My beloved mom, Marlene Marks Kornick z”l has been gone for 3 months now & today my grief hit me hard. Today on the first day of this new year, my tears flowed like a waterfall.
Perhaps it was being on break – which meant that the busyness of my life settled down and the grief I had obviously delayed, could seep in.
Why today? Maybe it was because I was going through papers (something she was always doing…) – I found scraps of paper scribbled with hospital rooms and doctor’s visits (there were so many in the last 10 years)…
Today – I found these delicate leaves and butterflies she purchased at a craft store so many years before. She had saved them pressed between tissue paper.
The last time we were together, as we were “going through papers,” she gave them to me. Now I, too, will carry them with me.
It was so like her to save precious beautiful things.
The rawness of my grief struck me today in a new way.
I am grateful to Jewish tradition which recognizes that the loss of a beloved parent takes a full year to inhabit and process.
The permutations of grief unfold. Mourning takes its sweet time and will come upon you unbidden.
A scent, a song, cooking. Folding the laundry.
Surely the ache lessens over time, but for me, missing her has become more prominent as the months go on.
I reach for the phone to tell her something funny. I refuse to remove the “appointment” of our weekly video chat from my calendar even though it evokes tears. I long to hear her cheerfully answer “Hi Honey” when she heard my voice.
Not yet.
For All Of Us Who Grieve
Collectively, we are living in an ocean of loss right now. I feel connected to so many people right now.
At any time, loss and grief is difficult.
But this past year when like me, so many of you were not able to fly to be with your loved ones as they declined, or hold their hands, or bring food because of COVID-19 —
I feel you. I weep with you. It was my mom who taught me to “not keep the tears in, because they will fester”
Our traditions of grief have been shattered this past year. For me, it was especially painful to not be able to shovel dirt on my mom’s grave as her casket was dropped into the ground. In Jewish tradition, we do so after we said Kaddish, the final memorial prayer.
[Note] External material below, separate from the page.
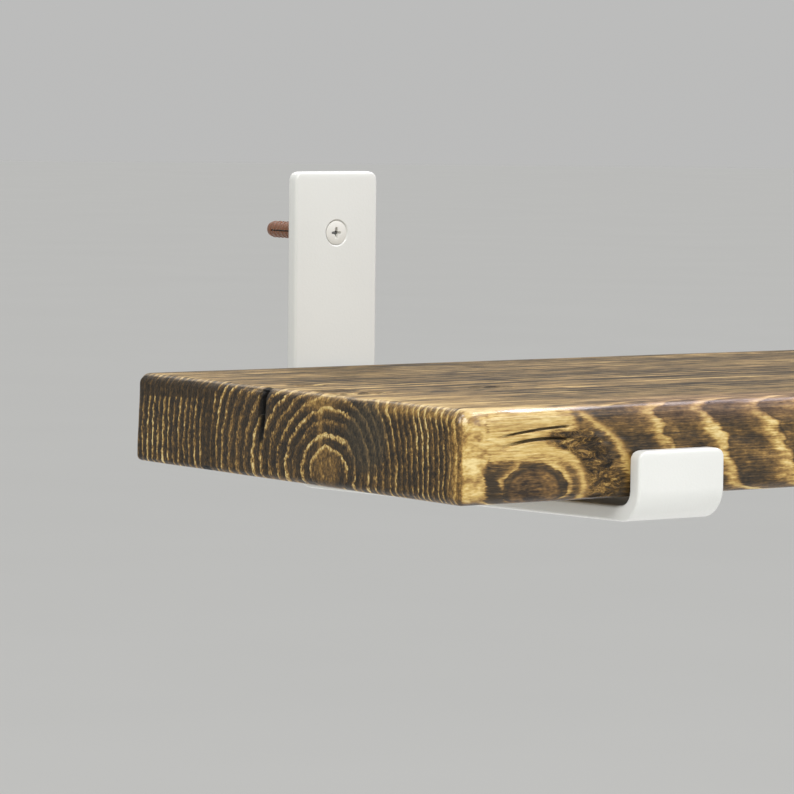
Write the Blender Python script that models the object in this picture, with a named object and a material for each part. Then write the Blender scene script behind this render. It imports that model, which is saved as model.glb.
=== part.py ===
"""Wall shelf: a rounded softwood board held by two bent flat-bar brackets with lips.

Frame: X runs along the board, Y = 0 is the wall face with the room on the -Y side, Z is up.
The origin is on the wall face, at mid-length, level with the underside of the board.
"""
import math

import bpy
import bmesh
from mathutils import Matrix, Vector

# Board
BOARD_LENGTH = 0.600
BOARD_DEPTH = 0.220
BOARD_THICKNESS = 0.035
BOARD_BACK = -0.0065             # back face, clear of the uprights in front of the wall
EDGE_ROUND = 0.0040              # largest rounding of an arris
EDGE_SEGMENTS = 4
TOP_WEIGHT = 1.0                 # share of EDGE_ROUND on each group of arrises
FRONT_END_WEIGHT = 1.0
BACK_END_WEIGHT = 0.6
LOWER_FRONT_WEIGHT = 0.85
LOWER_END_WEIGHT = 0.5
LOWER_BACK_WEIGHT = 0.5

# Bracket: flat bar bent at the wall and again at the lip
BAR_WIDTH = 0.040
BAR_THICKNESS = 0.006
BAR_EDGE = 0.0012                # rounding of the bar's long edges
BAR_CORNER = 0.0038              # rounding of the corners at the bar's two ends
WALL_BEND = 0.012                # inside radius
LIP_BEND = 0.006                 # inside radius
BEND_STEPS = 9
UPRIGHT_TOP = 0.1140
LIP_TOP = 0.0175
LIP_FACE = -0.2275               # inner face of the lip, 1 mm in front of the board
ARM_DROP = 0.0079                # arm's upper face below the board, measured at the wall plane
ARM_RISE = math.radians(1.20)    # arm climbs toward the lip
BRACKET_INSET = 0.096            # board end to bracket centre
BRACKET_X = BOARD_LENGTH / 2 - BRACKET_INSET

# Wall fixings
UPPER_HOLE_Z = UPRIGHT_TOP - 0.025
LOWER_HOLE_Z = BOARD_THICKNESS / 2
WALL_HOLE_R = 0.0026
WALL_SINK_R = 0.00535
WALL_HEAD_R = 0.0049
WALL_SHANK_R = 0.0023
WALL_SCREW_LENGTH = 0.050
PLUG_R = 0.0035
PLUG_WAIST_R = 0.0032
PLUG_BORE_R = 0.0026
PLUG_START = 0.003
PLUG_LENGTH = 0.038
PLUG_RIBS = 4

# Board fixings, driven up through the arm
BOARD_SCREW_Y = {"rear": -0.070, "front": -0.170}
ARM_HOLE_R = 0.0023
ARM_SINK_R = 0.00435
ARM_HEAD_R = 0.0039
ARM_SHANK_R = 0.0020
BOARD_SCREW_LENGTH = 0.032
PILOT_DEPTH = 0.024
PILOT_R = 0.0023

HEAD_RECESS = 0.00015            # screw heads sit this far below the bar's face
HEAD_RIM = 0.0003                # straight edge of a countersunk head
GAP = 0.0003                     # clearance between neighbouring pieces
OVERCUT = 0.001                  # how far a cutter runs past the face it cuts
TIP_LENGTH = 0.006
ROUND_STEPS = 20

SIDES = {"left": -1, "right": 1}


def make_material(name, colour, roughness, metallic=0.0):
    material = bpy.data.materials.new(name)
    material.use_nodes = True
    shader = material.node_tree.nodes["Principled BSDF"]
    shader.inputs["Base Color"].default_value = (*colour, 1.0)
    shader.inputs["Roughness"].default_value = roughness
    shader.inputs["Metallic"].default_value = metallic
    material.diffuse_color = (*colour, 1.0)
    return material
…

In Jewish tradition, placing dirt on the grave of a loved one is considered the most important mitzvah – connection – because it is an act that one does that can never be repaid. It is both heart-wrenching in its finality but also healing.
I watched, with my boys and husband on Zoom – as my Chicago family performed these last acts of kavod/honor for my mom.
There was no shiva where people came to our home and brought food and shared memories. We did them on Zoom, which was wonderful, but not exactly the same as spending days reminiscing and telling stories.
For all those who grieve – please have patience with yourselves.
I promise I will, too.
Carole Ivy says
❤️❤️❤️❤️❤️
Kenneth Berger says
I am in the midst of the 2nd anniversary of the 2 & 1/2 month period between my wife’s cancer diagnosis and her eventual passing. I brought her to the ER on the Saturday after Thanksgiving in 2018. She never made it back home. Her 3rd major surgery was on December 17th. It was right around this time when she was either preparing to go to Rehab or already in Rehab. Her initial prognosis was favorable, but there were hidden medical issues that nobody could have foreseen. It turned out she never had a chance.
The hospital and rehab staffs all agreed that they had never seen a patient that was stronger. She fought through incredible pain and suffering in order to complete rehab, because she was coming home. I made some changes at home and was ready to bring her home, but on the morning of February 11, I learned that the cancer had spread to her liver. That was the end. Two days later she was in hospice and two days after that, she was gone.
Several sessions with a grief counselor were invaluable, as were a number of support group meetings. I learned that my grief is my own. There is no schedule. It will never end, because I will always love her. It will just get a little easier to live with. I keep discovering new triggers for me. By triggers, I mean the things that will bring me to tears, sometimes without warning. Some of them are songs, while some of them are material things.
There have been two times when I have thought something that I never thought I would think, that I was lucky. No, not lucky to have been married to a wonderful girl for 40+ years, but lucky in my loss. After hearing some of the horror stories in the support group, I realized that I was lucky. And thinking about all of those loved ones lost to the pandemic, with families unable to be with their loved ones during their illness and passing, and to have a “proper” funeral and shiva, I was lucky. I was at the hospital every day to support my wife. I don’t know what I would have done if the whole thing had happened this year. I was able to get hugs from loved ones and friends. I was able to lean on the strength of those around me, to help me get through that initial time.
I’m sorry for jabbering on. I hope somebody is able to draw a little comfort from it.